Not only have I never been in love, but I don’t want to be in love, in the same way that I don’t want to go scuba diving or learn to play the saxophone: they’re all fine activities for the people who are into them, I’m sure, and I support the interests of anyone who’s into them, but they hold no appeal to me.
So I think very few things would shake up my sense of self more than suddenly falling in love, when I don’t want to and have never found in me any capacity to be able to. It would be like waking up and realizing I fluently speak a language I’ve never studied.
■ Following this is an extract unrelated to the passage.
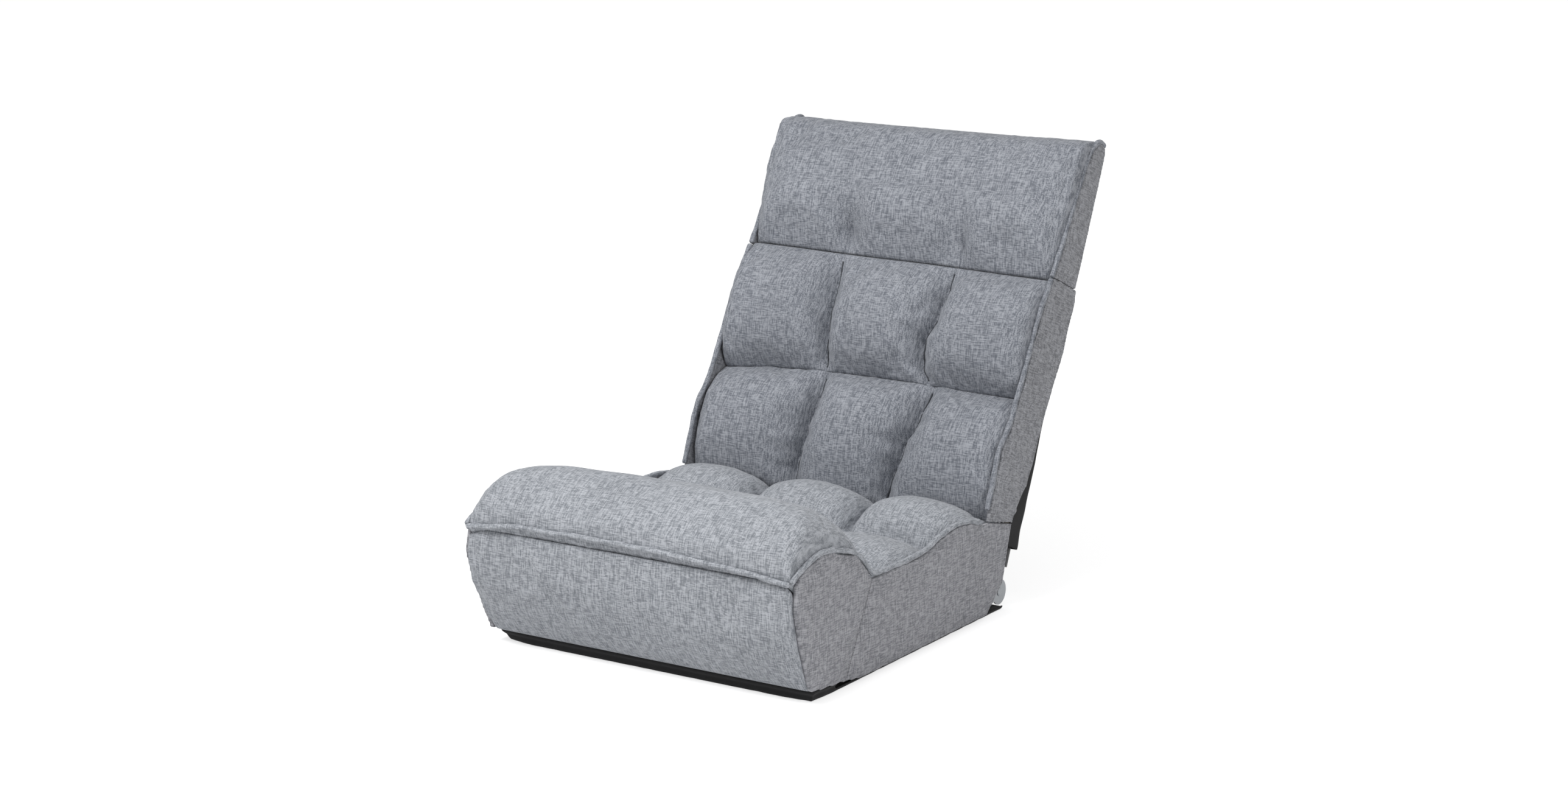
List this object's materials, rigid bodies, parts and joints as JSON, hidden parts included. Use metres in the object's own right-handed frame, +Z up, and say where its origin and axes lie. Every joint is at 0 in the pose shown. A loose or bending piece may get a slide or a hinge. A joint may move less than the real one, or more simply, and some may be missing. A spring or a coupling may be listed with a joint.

Oh and also I’m handcuffed to an airplane seat in the middle of an international flight to the country where that language is spoken with all my worldly possessions packed in the luggage. I don’t want to move there! It might be a lovely country, but I’ve already got a life in the one I’m currently in! How do I move myself and all my stuff back home??
It’s not that I’ve got anything against romance. In fact, I very much enjoy it—in fiction. I just know that it’s not for me.
And so—look, we’ve looped back around to the fanfic—and so, this is what I mean by “aromantic horror story.”
In so, so many stories, lovelessness is presented as the horror. “The monster is incapable of love.” “The poor protagonist fears being doomed to a life without love.” Sure, oftentimes in these stories “love” includes platonic love, familial love—but romantic love is typically centralized. The Beast can’t be cured until Belle falls in love with him.
I’ve never seen love itself presented as the horror. Not even “love that’s been twisted into obsession,” not even “abuse masquerading as love,” just plain old love all by itself. Not because there’s something wrong with the love, but just because it is—and because, in its being, it’s antithetical to everything the person feeling it knows about their own identity. Because it rings discordant with everything else in that person’s soul. Because they feel like they were built whole and complete without the spot that most people have in their hearts for the “romantic love” puzzle piece to fit in, and so trying to shove something into that spot anyway shoves everything else in their heart into disarray. If you can feel that something doesn’t have a place inside of you where it fits, would it be terrifying to find it in you anyway? Even if the “something” is love?
“But there’s nothing horrific about plain old love, nothing at all,” you scoff. And I agree with you—but there’s nothing horrific about lovelessness, either. But nevertheless, a storyteller can twist lovelessness into a monster. I don’t see why love can’t be twisted around that way, too. Just to spice things up. Particularly for those of us who get a “can’t relate” grimace every time we see a character talking about how empty and hollow their life is without (romantic) love.
Now, I don’t think I’d actually go full-blown "terrified protagonist in a psychological horror movie” if by some freak twist I somehow fell in love with somebody someday. I’d probably do what most people do in similar situations: hold hands a lot and file taxes together. Because I’m a normal person rather than an emotionally isolated cannibalistic misanthrope in a fanfic. I don’t think falling in love IRL would actually be a horror story.
But I’m certain enough that I can’t fall in love that it would sure be jarring if it happened.
And there’s room for me to play around with that in fiction.